Task prompt: Transcribe only part of the material below: the lines from the one containing "doc.recompute()" through the one containing "low, high = Vector((1e9,)", inclusive, exactly as written.

Data lines:
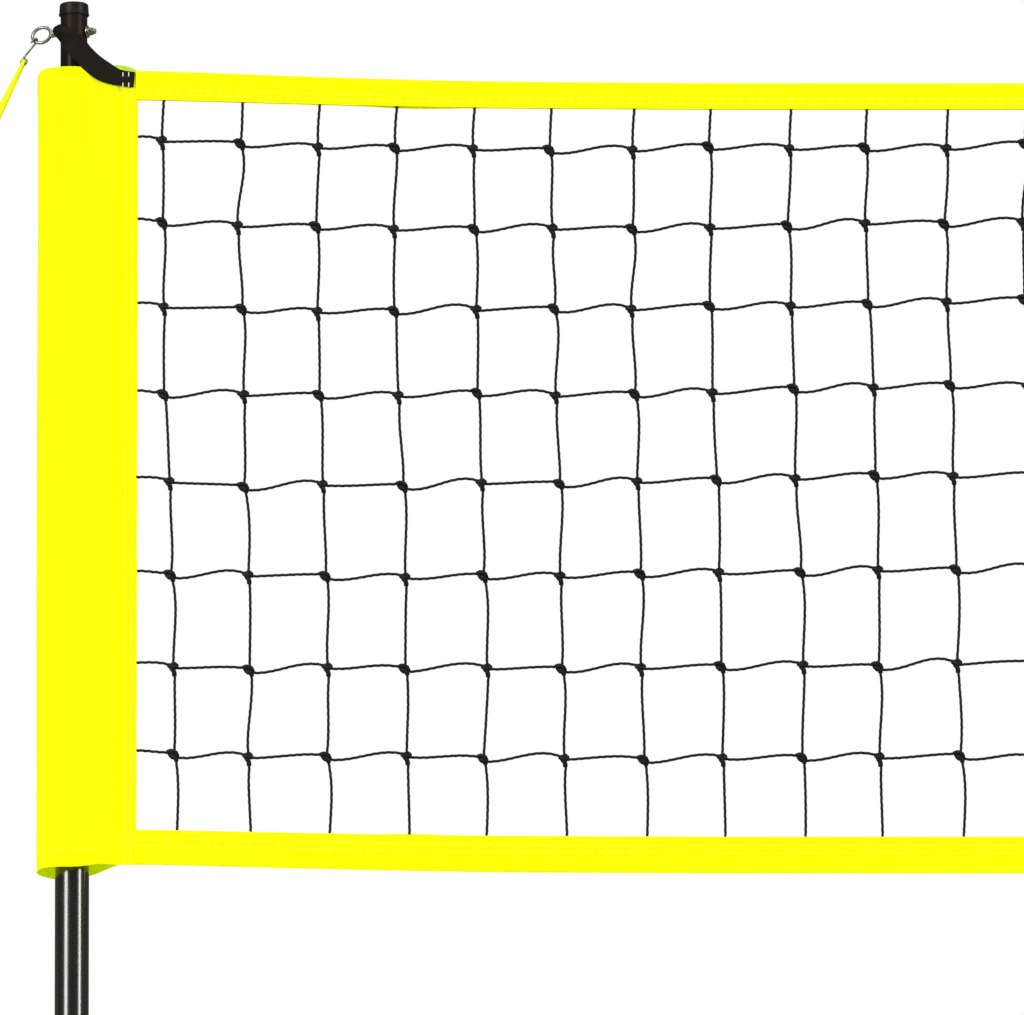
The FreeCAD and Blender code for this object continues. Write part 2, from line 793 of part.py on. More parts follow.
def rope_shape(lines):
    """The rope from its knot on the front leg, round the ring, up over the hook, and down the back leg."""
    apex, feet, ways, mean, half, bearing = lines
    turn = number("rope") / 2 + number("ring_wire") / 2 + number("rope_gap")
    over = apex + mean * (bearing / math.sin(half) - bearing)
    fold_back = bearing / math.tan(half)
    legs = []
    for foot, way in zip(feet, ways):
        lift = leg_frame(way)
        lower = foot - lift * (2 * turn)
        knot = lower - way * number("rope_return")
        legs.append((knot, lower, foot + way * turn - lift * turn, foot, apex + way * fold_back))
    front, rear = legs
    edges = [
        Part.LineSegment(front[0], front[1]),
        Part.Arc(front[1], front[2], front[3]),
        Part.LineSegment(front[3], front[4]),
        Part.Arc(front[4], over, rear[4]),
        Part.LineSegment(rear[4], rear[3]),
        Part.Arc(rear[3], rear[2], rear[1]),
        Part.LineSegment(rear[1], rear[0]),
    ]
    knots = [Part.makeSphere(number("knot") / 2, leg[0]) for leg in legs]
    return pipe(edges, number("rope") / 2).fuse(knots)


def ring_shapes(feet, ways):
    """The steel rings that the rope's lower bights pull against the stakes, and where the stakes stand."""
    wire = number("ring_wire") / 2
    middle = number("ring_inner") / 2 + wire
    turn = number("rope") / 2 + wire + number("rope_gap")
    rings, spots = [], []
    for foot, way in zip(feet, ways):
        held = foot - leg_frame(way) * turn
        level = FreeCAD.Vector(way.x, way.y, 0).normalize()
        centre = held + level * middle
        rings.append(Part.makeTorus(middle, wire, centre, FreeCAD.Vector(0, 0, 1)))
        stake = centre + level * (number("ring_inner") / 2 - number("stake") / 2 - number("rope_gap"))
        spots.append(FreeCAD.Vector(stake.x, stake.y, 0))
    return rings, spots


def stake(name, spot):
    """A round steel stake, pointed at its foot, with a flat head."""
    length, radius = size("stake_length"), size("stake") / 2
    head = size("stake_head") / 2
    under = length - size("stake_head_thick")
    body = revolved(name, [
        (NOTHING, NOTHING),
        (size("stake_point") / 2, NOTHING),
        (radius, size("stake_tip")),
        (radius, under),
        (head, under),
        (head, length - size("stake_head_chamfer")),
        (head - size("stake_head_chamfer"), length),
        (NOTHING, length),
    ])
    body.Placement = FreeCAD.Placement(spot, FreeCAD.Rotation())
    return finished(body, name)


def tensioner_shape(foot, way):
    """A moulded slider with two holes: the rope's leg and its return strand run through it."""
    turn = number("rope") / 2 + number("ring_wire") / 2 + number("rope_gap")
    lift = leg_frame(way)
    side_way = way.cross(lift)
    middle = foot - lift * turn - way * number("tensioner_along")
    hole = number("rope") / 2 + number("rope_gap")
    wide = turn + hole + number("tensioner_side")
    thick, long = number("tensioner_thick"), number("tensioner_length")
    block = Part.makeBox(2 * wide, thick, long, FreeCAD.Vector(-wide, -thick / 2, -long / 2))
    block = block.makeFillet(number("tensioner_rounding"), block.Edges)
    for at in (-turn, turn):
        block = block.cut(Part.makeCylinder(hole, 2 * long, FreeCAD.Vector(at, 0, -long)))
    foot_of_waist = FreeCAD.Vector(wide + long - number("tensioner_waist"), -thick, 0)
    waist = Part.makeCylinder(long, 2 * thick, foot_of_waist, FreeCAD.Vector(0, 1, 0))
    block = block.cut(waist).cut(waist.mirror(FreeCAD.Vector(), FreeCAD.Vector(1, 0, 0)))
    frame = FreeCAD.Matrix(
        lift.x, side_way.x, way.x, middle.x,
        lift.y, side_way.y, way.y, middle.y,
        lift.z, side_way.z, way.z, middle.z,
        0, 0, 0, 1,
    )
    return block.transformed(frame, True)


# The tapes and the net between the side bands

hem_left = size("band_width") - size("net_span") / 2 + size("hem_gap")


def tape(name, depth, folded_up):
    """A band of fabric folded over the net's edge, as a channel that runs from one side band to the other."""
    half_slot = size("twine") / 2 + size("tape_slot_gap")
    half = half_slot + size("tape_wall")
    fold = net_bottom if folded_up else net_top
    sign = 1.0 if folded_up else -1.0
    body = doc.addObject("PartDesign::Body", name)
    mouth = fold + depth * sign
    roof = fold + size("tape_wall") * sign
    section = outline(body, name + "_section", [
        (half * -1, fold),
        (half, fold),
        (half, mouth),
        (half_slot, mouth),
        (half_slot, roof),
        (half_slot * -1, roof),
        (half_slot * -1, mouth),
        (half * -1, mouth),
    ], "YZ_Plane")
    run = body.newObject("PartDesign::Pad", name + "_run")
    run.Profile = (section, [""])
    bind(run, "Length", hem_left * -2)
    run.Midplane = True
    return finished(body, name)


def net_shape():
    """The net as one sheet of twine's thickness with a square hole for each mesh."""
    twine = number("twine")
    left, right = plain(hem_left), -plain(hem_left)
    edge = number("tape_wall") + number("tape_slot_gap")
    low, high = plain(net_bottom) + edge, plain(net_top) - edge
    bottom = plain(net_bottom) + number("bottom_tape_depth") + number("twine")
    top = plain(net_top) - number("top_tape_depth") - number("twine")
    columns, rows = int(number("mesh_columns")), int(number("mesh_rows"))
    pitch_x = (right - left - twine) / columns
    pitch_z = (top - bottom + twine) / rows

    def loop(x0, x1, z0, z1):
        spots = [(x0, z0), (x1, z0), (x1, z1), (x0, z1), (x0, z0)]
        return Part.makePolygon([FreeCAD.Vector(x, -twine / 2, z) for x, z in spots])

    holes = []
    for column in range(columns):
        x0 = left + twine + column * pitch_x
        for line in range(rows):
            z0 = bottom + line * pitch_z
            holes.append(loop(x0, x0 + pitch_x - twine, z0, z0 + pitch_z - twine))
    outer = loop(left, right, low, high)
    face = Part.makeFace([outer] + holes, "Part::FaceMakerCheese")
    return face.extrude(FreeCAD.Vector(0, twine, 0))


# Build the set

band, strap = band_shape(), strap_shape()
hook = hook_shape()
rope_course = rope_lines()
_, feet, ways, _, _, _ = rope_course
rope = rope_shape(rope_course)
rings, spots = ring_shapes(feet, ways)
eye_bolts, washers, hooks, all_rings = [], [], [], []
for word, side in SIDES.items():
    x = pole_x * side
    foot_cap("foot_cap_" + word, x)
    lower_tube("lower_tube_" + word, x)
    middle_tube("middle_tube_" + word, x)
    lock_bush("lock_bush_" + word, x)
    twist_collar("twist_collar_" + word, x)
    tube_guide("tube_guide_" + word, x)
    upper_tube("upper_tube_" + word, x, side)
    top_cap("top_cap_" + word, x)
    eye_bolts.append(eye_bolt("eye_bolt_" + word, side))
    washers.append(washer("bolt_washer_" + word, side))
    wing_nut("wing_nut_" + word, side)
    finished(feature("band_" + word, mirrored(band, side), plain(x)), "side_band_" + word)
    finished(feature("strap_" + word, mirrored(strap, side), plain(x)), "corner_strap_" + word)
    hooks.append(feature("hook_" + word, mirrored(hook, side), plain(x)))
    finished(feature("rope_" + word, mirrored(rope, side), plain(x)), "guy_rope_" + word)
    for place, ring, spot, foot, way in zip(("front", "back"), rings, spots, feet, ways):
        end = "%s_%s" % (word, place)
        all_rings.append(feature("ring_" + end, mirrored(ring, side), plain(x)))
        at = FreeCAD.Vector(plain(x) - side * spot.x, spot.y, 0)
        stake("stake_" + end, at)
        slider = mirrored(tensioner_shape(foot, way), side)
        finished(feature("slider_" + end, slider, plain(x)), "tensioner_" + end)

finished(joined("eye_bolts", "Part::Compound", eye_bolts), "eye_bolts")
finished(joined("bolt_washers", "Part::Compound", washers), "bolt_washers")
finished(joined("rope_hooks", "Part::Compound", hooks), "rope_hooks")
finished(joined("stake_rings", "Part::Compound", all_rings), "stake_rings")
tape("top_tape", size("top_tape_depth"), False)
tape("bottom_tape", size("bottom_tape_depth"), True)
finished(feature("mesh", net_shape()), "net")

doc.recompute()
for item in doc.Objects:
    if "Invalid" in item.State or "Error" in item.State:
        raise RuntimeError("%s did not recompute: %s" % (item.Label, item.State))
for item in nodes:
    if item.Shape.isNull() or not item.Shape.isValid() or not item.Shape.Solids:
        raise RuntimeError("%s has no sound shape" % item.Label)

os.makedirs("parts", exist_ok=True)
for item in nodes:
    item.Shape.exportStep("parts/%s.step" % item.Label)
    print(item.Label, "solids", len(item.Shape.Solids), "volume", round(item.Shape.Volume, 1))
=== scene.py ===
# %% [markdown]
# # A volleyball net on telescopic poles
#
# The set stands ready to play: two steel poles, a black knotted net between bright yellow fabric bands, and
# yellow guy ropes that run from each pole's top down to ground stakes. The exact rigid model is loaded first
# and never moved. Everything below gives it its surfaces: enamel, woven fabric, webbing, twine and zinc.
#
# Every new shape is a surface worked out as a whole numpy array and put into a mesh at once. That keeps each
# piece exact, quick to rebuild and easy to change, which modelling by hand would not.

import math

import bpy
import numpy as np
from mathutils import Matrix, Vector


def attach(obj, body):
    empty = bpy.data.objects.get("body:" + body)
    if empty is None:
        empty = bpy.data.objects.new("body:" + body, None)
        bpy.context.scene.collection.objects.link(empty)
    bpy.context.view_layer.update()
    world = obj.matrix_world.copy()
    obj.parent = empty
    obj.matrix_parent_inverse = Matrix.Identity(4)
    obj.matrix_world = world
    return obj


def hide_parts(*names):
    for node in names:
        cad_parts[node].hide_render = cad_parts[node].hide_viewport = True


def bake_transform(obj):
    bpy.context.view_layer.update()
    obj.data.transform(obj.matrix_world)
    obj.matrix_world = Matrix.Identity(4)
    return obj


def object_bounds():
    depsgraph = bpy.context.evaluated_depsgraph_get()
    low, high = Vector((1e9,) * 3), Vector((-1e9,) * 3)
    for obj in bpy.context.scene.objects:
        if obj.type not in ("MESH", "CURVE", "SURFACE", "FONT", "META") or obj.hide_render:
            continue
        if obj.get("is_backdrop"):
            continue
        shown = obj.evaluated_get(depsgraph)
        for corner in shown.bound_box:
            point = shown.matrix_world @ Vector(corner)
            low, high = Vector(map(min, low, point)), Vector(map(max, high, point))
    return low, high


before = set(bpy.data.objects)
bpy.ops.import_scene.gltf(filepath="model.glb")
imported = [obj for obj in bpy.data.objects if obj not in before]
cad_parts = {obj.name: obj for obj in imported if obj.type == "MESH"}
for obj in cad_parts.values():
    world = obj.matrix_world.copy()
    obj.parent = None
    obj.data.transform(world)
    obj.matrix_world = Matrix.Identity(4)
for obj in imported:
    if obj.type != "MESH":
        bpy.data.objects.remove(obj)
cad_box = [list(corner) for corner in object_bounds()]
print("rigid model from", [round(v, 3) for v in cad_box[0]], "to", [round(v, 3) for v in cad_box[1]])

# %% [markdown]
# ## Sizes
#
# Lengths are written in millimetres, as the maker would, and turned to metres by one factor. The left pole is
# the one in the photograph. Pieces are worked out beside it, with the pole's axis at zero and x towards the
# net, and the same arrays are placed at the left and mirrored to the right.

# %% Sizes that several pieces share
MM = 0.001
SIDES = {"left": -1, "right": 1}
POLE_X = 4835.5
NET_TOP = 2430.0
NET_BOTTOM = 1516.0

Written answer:
doc.recompute()
for item in doc.Objects:
    if "Invalid" in item.State or "Error" in item.State:
        raise RuntimeError("%s did not recompute: %s" % (item.Label, item.State))
for item in nodes:
    if item.Shape.isNull() or not item.Shape.isValid() or not item.Shape.Solids:
        raise RuntimeError("%s has no sound shape" % item.Label)

os.makedirs("parts", exist_ok=True)
for item in nodes:
    item.Shape.exportStep("parts/%s.step" % item.Label)
    print(item.Label, "solids", len(item.Shape.Solids), "volume", round(item.Shape.Volume, 1))
=== scene.py ===
# %% [markdown]
# # A volleyball net on telescopic poles
#
# The set stands ready to play: two steel poles, a black knotted net between bright yellow fabric bands, and
# yellow guy ropes that run from each pole's top down to ground stakes. The exact rigid model is loaded first
# and never moved. Everything below gives it its surfaces: enamel, woven fabric, webbing, twine and zinc.
#
# Every new shape is a surface worked out as a whole numpy array and put into a mesh at once. That keeps each
# piece exact, quick to rebuild and easy to change, which modelling by hand would not.

import math

import bpy
import numpy as np
from mathutils import Matrix, Vector


def attach(obj, body):
    empty = bpy.data.objects.get("body:" + body)
    if empty is None:
        empty = bpy.data.objects.new("body:" + body, None)
        bpy.context.scene.collection.objects.link(empty)
    bpy.context.view_layer.update()
    world = obj.matrix_world.copy()
    obj.parent = empty
    obj.matrix_parent_inverse = Matrix.Identity(4)
    obj.matrix_world = world
    return obj


def hide_parts(*names):
    for node in names:
        cad_parts[node].hide_render = cad_parts[node].hide_viewport = True


def bake_transform(obj):
    bpy.context.view_layer.update()
    obj.data.transform(obj.matrix_world)
    obj.matrix_world = Matrix.Identity(4)
    return obj


def object_bounds():
    depsgraph = bpy.context.evaluated_depsgraph_get()
    low, high = Vector((1e9,) * 3), Vector((-1e9,) * 3)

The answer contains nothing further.